Re: HTML interpreter vs. HTML user agent from Sam Ruby on 2009-05-28 (public-html@w3.org from May 2009)

From: Sam Ruby <rubys@intertwingly.net>
Date: Thu, 28 May 2009 10:20:52 -0400
To: Anne van Kesteren <annevk@opera.com>
CC: Maciej Stachowiak <mjs@apple.com>, "Roy T. Fielding" <fielding@gbiv.com>, Larry Masinter <masinter@adobe.com>, HTML WG <public-html@w3.org>
Message-ID: <4A1E9DC4.6090501@intertwingly.net>

Anne van Kesteren wrote:
> On Thu, 28 May 2009 15:41:36 +0200, Sam Ruby <rubys@intertwingly.net>
> wrote:
>> I don't understand the "conformance with HTTP" part of the
>> question.  I believe that the current spec'ed behavior constitutes
>> "a willful violation of the HTTP specification, which requires that
>> the Content-Type headers be honored, despite implementation
>> experience showing that this is not pratical in many cases."
> 
> Currently they completely violate HTTP. By following the rules layed
> out in HTML5 they could get much closer. (I agree that it is probably
> better for this part of HTML5 to end up with the IETF, but I still
> think it would make sense for feed readers to adhere to the rules as
> well.)

I believe that if you were to expand the scope to include feed readers 
and media players and all other user agents, and get representatives of 
such to actually participate in the discussion, the set of rules you 
would end up will look markedly different than the ones captured in the 
current specification.

> When sniffing was discussed a while ago I remember that
> technorati.com and a feed library gsnedders was working on made their
> code much stricter. They're not browsers.

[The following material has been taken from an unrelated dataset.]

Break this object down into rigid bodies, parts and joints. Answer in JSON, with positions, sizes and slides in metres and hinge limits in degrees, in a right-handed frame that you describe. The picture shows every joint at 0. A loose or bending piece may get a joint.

And I can identify a few products and libraries that have become more 
liberal over time.

>> The actual observed behavior of user agents designed to (primarily)
>>  process content of a certain media type (either in general, or in
>> the specific context) is to make every effort to parse the content
>> according to those rules, and only if such rules fail to produce
>> meaningful results will they investigate alternatives.
>> 
>> Browsers will first attempt to process content as HTML. FeedReaders
>> will first attempt to process content as a feed. Media plays will
>> first attempt to process content as media.
>> 
>> Browsers, when chasing an image tag, will make different
>> assumptions than when presented with a raw uri from the chrome.
>> 
>> All are equally "right" or "wrong".
> 
> While it is certainly true that different contexts have different
> sniffing rules, reducing that to a minimum would be good I think. Or
> are you saying the attempt is futile?

Permit me to turn that around... can we precisely identify in which 
contexts the "#content-type-sniffing:-feed-or-html" section is meant to 
apply?

If those set of rules are meant to only apply to browsers, and appear in 
a document labeled as a browser behavior specification, then all 
concerns go away.  If those set of rules are meant to apply to 
everybody, then the discussion needs to move to the IETF, and the 
content in that section will likely look markedly different once that 
process is complete.

 From my perspective, proper labeling or splitting out are both 
acceptable outcomes.

>> None of this is meant to imply that the behavior that is being
>> settled upon by browser manufacturers isn't worth specifying or
>> standardizing.
> 
> Right.

- Sam Ruby

Received on Thursday, 28 May 2009 14:21:25 UTC